In other Tuesday contests, establishment-aligned candidates also notched wins, signaling that the party's centrist wing is not in retreat everywhere. Former Rep. Ben McAdams defeated a Sanders-backed rival in Utah's 1st District Democratic primary, while in Maryland, state Del. Adrian Boafo won a crowded primary to succeed longtime Rep. Steny Hoyer.
Neera Tanden, president of the Center for American Progress, a Democratic think tank, framed the intraparty competition as rooted in where candidates can win difficult races. She pointed to the strong candidacies of Roy Cooper in North Carolina and Rob Sand in Iowa, who are appealing to centrist voters in traditionally Republican-leaning territory. "In some cities, not illegitimately, people are interested in putting up more liberal candidates," she said. "But I think that the health of the party is seen in whether you're winning difficult races."

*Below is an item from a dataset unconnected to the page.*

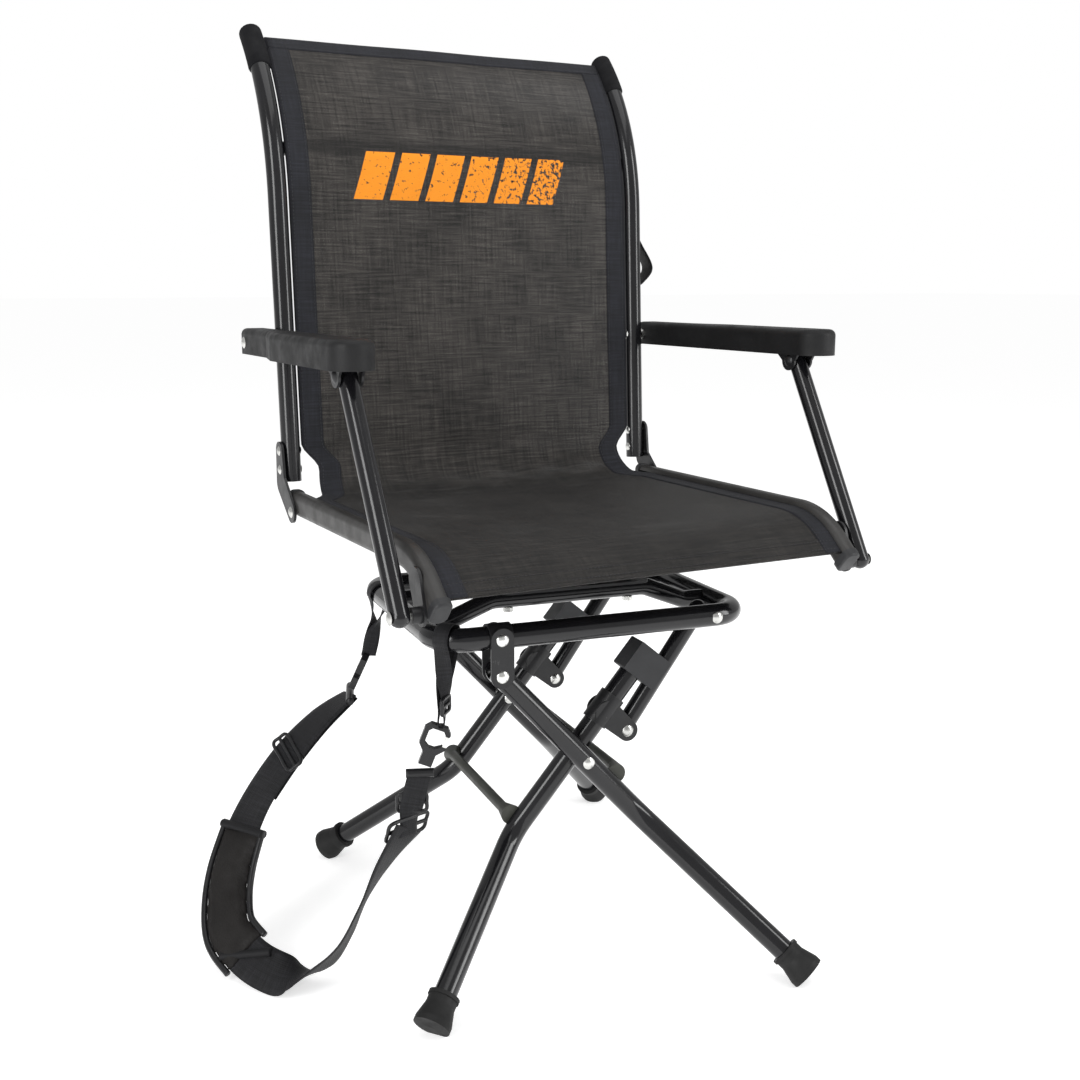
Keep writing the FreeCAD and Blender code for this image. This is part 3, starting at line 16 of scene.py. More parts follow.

Andrew Bard Epstein, communications director for Claire Valdez, one of the three victorious Mamdani-backed democratic socialists in New York, rejected the argument that left-wing gains cannot extend beyond urban centers. He cited Platner's Maine victory and the strength of Abdul El-Sayed's Michigan campaign. More provocatively, he suggested that establishment Democrats misunderstood the New York results by dismissing them as locally irrelevant. "Democratic voters in New York City and around the country are done with the establishment of their party," he said, criticizing the party's handling of Gaza and economic inequality.
Tré Easton, a former senior aide to Sen. John Fetterman now at the Searchlight Institute, a new liberal think tank, offered a calming perspective. He argued that the Democratic Party has always functioned as a coalition stretching from center to left, and that fundamental tension is not new or surprising. "Sometimes one flank will be up. Sometimes another flank will," he said, urging restraint across the factional divide.
Author Sarah Mitchell: "The Democratic Party is not splinting into separate camps so much as it is recalibrating who gets heard in each room, and New York just reminded everyone that the room matters more than the message."